■ Required work
Pull out all lines from the listing below in which the word "scene" appears.

■ Recorded data
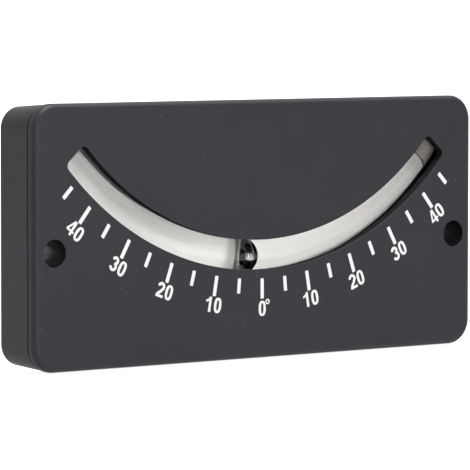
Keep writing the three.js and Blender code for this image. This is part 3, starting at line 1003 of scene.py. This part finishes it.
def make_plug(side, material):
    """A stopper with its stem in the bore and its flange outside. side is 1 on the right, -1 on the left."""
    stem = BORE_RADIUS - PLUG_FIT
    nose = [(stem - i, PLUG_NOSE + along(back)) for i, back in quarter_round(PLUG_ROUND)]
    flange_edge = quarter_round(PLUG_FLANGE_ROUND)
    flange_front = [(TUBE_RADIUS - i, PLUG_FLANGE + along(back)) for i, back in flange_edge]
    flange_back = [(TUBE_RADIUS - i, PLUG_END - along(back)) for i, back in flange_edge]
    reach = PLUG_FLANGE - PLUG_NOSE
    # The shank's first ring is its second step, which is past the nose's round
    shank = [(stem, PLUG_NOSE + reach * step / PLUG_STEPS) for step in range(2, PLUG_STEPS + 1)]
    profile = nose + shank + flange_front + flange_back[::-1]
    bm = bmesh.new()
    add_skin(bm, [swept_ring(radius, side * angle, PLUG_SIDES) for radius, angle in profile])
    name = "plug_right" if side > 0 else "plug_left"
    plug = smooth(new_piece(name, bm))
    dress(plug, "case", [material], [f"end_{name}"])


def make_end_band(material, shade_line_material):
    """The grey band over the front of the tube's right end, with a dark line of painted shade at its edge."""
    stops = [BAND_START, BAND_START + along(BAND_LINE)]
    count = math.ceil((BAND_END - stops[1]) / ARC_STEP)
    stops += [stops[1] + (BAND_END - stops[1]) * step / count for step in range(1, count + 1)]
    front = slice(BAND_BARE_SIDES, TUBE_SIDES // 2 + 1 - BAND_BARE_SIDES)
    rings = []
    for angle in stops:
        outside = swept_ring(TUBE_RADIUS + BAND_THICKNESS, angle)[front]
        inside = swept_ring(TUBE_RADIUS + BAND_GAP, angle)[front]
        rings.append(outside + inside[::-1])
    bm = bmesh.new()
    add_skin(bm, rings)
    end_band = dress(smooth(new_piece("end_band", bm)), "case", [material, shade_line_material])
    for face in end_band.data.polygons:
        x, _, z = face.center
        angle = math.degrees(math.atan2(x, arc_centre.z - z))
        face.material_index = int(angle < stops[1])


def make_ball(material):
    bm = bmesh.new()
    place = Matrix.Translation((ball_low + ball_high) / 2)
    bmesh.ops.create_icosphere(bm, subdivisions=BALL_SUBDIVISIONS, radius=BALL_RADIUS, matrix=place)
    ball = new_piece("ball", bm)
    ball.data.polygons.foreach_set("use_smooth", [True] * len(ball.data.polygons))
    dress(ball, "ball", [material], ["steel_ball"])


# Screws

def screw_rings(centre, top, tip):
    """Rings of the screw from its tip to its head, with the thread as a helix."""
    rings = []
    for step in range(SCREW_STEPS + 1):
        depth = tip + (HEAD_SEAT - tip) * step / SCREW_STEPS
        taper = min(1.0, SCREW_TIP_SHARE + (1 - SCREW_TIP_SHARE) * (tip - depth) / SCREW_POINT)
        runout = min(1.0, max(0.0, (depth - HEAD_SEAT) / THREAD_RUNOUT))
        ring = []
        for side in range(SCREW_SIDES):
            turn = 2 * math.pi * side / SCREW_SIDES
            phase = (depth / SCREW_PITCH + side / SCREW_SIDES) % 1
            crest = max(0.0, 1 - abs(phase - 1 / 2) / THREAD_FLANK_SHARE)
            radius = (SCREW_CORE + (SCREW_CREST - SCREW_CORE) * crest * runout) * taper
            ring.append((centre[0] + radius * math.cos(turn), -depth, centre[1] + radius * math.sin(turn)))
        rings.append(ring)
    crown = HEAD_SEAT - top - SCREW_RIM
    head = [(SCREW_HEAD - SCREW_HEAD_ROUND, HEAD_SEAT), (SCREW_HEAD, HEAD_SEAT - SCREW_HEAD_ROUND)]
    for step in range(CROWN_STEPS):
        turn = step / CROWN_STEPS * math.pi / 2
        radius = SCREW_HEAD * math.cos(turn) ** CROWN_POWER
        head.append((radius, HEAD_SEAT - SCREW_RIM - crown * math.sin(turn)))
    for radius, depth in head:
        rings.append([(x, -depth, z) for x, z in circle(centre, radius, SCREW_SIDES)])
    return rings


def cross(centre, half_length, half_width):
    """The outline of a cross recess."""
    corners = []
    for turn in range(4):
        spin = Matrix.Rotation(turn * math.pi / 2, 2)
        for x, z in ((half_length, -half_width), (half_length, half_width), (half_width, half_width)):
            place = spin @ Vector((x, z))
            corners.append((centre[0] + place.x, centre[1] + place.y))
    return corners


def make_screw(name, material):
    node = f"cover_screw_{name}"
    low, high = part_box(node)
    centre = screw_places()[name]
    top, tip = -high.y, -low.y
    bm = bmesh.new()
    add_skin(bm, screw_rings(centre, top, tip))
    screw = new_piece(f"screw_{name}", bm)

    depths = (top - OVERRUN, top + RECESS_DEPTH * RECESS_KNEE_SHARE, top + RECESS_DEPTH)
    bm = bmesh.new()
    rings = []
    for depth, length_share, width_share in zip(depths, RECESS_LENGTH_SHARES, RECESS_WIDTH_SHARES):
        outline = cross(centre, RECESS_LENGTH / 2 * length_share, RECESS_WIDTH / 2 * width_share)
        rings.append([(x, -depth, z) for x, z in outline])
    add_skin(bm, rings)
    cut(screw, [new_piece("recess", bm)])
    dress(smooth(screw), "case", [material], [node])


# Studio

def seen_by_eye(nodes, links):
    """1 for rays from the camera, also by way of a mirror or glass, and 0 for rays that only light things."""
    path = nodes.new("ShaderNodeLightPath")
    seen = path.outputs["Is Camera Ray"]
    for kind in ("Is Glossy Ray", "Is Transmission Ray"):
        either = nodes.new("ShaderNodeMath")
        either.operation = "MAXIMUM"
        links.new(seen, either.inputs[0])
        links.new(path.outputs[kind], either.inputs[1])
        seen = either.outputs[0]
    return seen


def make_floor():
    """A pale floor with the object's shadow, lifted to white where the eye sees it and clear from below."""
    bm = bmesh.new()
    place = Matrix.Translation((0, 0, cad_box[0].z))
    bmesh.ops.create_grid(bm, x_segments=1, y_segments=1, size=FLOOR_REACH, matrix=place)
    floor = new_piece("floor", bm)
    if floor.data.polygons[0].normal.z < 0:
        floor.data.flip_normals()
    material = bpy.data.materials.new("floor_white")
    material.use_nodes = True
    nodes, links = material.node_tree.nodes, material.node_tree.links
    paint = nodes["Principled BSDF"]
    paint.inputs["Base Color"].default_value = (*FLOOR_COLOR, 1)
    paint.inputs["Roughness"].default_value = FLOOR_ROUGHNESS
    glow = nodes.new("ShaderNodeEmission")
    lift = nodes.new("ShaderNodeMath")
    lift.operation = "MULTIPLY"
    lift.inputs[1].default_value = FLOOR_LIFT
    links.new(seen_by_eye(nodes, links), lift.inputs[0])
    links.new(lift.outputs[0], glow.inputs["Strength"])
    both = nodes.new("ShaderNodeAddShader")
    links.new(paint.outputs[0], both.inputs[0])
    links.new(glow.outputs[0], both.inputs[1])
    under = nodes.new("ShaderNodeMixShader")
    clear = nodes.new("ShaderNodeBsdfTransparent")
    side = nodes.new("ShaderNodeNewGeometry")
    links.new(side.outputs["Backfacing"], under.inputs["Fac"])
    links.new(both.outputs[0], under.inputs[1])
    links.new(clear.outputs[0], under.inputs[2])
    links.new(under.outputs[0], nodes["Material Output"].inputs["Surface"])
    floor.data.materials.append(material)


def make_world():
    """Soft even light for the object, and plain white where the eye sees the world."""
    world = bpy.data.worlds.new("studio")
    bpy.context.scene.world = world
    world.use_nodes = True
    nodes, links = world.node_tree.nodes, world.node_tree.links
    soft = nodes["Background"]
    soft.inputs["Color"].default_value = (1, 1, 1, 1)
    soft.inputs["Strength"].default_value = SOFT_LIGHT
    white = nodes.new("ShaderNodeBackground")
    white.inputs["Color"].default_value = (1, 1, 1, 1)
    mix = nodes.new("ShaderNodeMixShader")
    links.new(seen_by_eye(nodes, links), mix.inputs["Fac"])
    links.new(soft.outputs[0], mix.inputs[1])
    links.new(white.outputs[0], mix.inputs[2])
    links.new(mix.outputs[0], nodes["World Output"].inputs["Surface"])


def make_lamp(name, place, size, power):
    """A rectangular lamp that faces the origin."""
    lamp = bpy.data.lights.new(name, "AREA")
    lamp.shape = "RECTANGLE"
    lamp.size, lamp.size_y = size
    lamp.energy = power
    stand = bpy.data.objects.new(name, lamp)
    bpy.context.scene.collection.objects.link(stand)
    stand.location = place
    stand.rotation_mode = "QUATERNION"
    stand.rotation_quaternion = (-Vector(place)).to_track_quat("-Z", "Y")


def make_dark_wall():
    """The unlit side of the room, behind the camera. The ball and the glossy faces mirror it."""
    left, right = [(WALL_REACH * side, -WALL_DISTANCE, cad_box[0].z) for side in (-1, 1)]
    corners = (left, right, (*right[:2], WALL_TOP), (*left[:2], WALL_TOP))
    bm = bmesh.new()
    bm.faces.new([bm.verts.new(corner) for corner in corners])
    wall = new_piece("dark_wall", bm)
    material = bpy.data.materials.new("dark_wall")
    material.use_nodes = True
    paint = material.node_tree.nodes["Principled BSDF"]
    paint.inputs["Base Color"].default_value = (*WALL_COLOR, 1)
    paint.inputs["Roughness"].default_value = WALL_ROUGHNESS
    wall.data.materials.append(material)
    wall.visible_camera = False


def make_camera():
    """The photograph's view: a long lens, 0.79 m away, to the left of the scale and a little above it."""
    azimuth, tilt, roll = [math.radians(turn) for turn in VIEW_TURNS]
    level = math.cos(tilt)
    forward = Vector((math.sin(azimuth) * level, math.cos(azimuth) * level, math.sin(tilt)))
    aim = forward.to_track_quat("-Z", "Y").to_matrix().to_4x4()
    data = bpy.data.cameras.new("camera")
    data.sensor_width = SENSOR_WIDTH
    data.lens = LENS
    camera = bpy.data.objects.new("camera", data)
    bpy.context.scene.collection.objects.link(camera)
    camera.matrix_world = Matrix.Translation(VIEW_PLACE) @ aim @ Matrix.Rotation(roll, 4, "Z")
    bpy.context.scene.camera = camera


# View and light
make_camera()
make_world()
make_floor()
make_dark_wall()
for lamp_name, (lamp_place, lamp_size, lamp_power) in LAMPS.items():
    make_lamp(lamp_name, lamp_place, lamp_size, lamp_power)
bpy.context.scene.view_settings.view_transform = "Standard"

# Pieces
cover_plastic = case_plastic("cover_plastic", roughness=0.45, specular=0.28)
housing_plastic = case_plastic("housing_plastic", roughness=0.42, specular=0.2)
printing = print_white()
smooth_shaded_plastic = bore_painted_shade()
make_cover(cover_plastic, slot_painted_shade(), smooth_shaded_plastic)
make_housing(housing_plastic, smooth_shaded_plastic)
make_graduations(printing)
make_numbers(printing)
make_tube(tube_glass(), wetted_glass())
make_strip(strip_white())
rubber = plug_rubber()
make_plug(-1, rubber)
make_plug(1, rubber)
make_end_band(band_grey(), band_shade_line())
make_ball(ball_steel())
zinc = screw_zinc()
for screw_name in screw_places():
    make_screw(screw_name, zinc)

■ Output for this exercise
Keep writing the three.js and Blender code for this image. This is part 3, starting at line 1003 of scene.py. This part finishes it.
    bpy.context.scene.world = world
    bpy.context.scene.collection.objects.link(stand)
    bpy.context.scene.collection.objects.link(camera)
    bpy.context.scene.camera = camera
bpy.context.scene.view_settings.view_transform = "Standard"